Red Hat Chief Technology Officer (CTO) Brian Stevens discussed the RHEL5, the competition, the Fedora Project and other issues with IDG News Service.
Following is an edited transcript of the interview, conducted this week at the InfoWorld Virtualization Executive Forum in San Francisco:
Red Hat Enterprise Linux 5 (RHEL5) comes out in March. What are some of the features that will move virtualization forward and keep Red Hat competitive?
RHEL5 is a scalable, full native 64-bit platform. In the second quarter of 2005, there was a crossover point where more 64-bit x86 systems were sold than 32-bit systems. So there is this untapped (64-bit) capability within the IT shops as many systems are still running 32-bit applications on 64-bit systems. With RHEL5, we aim to help allow IT and independent software vendors (ISVs) to realize the power of 64-bit computing on these multicore architectures. There is a lot of untapped capability in performance there so we aim to help that.
As to virtualization, it comes as an integrated feature set for RHEL5.
How has the move by Oracle to undercut you on the price for their Linux support and the partnership between Microsoft Corp. and Novell Inc. affected the direction you are taking Red Hat as CTO?
It hasn't really affected the day-to-day activities because Red Hat is focused on creating value for customers. We have developed really close relationships to understand where we need to drive technology to make a meaningful impact on their businesses. We focus on the fundamentals, not on something else. If you start to think about what is going to create revenue for the company versus what's going to create value for the customer you're thinking about it the wrong way. Our results for the last quarter show that we are largely unaffected.
We look at the vibrancy of the Fedora Project, our open source community. Fedora is Red Hat's vehicle for bringing advanced technology really quickly to end-users. The last release of Fedora has been out for about four months and we are averaging more than 100,000 downloads a week and 1.5 million downloads total. Compare that 100,000 a week to Oracle with their release of Oracle Linux. We reach in seven hours what they reached in their very first month of releasing that source code.
With the Novell-Microsoft deal we continue to believe interoperability is important. We didn't see anything new and meaningful in that interoperability agreement. With RHEL5 we're going to show rich compatibility between Windows and Linux. We already have that. We are absolutely open to and willing to work with Microsoft under an interoperability agreement but one that does not require our customers to pay an IP (intellectual property) tax on Linux.

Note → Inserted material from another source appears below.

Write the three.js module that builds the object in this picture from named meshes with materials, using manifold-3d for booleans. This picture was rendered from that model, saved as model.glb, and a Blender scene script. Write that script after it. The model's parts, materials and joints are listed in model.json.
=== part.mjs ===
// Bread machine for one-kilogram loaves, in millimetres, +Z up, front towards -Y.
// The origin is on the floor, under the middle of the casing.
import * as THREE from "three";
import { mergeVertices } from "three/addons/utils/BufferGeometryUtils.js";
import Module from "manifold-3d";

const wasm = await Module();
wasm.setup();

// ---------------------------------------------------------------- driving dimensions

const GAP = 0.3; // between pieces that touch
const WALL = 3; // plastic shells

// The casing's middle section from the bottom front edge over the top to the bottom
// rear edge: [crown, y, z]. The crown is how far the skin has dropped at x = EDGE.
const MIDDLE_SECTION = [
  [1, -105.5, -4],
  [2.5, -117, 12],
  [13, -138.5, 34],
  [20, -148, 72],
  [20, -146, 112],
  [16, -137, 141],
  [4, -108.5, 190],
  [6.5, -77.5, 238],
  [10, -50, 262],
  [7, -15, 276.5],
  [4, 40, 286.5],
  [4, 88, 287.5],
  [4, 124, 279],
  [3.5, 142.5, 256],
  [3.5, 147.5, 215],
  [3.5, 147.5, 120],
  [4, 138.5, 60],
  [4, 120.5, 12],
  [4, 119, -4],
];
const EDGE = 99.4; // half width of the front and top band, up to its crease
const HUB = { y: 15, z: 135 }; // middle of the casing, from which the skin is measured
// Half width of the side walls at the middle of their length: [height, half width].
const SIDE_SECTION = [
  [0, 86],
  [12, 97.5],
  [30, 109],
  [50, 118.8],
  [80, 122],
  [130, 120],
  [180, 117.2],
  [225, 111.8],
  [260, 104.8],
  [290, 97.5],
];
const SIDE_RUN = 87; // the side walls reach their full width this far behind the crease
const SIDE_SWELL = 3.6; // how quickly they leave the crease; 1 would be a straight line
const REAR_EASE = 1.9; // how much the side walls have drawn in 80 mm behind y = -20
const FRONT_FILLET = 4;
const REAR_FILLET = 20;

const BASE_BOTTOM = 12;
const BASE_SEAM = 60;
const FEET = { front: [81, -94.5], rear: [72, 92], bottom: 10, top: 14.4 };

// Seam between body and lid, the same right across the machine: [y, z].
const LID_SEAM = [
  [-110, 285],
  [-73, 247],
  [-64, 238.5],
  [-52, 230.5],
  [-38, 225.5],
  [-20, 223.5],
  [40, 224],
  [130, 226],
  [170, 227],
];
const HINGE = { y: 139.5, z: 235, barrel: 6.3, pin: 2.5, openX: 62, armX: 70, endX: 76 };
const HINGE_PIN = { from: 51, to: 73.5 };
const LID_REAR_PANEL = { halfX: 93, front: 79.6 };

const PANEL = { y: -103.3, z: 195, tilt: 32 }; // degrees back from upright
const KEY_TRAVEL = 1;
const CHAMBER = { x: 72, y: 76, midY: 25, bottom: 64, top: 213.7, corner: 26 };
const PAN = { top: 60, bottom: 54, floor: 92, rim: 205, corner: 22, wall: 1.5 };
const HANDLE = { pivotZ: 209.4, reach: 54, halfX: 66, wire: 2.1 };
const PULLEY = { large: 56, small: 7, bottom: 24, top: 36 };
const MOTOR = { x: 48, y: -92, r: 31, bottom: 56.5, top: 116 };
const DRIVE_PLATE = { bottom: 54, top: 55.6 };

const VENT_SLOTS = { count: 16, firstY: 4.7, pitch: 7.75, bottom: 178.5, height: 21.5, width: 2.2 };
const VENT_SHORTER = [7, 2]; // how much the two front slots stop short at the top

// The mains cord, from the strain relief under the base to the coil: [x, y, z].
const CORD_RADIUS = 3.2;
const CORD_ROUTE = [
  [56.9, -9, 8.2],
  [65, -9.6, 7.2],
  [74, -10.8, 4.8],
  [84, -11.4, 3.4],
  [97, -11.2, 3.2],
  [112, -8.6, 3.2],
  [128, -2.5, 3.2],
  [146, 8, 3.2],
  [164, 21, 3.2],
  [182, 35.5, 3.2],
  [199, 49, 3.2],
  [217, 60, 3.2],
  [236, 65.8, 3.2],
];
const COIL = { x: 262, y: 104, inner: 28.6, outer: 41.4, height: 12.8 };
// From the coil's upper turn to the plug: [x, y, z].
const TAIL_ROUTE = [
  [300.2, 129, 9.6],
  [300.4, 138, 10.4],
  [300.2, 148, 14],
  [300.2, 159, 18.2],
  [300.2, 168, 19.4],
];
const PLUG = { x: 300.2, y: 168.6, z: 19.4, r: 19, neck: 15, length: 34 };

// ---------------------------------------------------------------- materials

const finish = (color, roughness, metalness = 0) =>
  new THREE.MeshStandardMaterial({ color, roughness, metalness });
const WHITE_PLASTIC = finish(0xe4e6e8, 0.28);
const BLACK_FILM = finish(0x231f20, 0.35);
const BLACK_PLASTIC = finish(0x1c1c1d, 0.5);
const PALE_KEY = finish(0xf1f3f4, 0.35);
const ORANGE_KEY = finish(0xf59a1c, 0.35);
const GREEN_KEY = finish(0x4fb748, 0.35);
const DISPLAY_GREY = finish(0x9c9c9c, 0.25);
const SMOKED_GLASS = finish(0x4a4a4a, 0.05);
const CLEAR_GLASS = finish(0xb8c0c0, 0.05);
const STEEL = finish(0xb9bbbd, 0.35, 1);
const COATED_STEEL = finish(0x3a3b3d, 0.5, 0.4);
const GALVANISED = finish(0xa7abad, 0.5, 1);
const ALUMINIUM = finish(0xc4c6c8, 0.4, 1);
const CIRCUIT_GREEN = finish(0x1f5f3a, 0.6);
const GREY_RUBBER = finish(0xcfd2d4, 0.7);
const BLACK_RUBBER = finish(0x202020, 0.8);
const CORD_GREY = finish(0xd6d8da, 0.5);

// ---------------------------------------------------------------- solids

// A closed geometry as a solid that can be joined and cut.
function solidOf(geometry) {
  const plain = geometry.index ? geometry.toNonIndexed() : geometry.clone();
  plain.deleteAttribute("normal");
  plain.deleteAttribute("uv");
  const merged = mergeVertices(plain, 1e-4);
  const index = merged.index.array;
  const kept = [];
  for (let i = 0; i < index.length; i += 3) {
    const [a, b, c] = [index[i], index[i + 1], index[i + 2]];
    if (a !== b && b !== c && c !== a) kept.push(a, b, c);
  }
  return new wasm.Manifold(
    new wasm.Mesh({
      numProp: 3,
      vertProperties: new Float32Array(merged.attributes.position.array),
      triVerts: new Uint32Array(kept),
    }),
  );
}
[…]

What are your projects for the coming year besides RHEL5?
We'll continue an initiative we started last year around Advanced Message Queuing Protocol (AMQP). It's going to transform how you manage messaging systems in grid environments. We'll be bringing that to a bunch of (test) customers this year. AMQP is about allowing you to have data sources and data feeds that can scale across grid environments.
What else?
We're leading the work in Linux around predictability with a project called Real Time. It's not just about dropping latency, even though it does that. It's around how we get determinism. It's really critical that the workloads you're running, whether its multimedia playback or transactions, know that there is a sort of boundary on the completion of transactions. Real Time is basically a rearchitecture of how the Linux kernel does locking and scheduling. We've had a team working on this for the past year and a half and we will be working with customers under a proof of concept through the course of this year.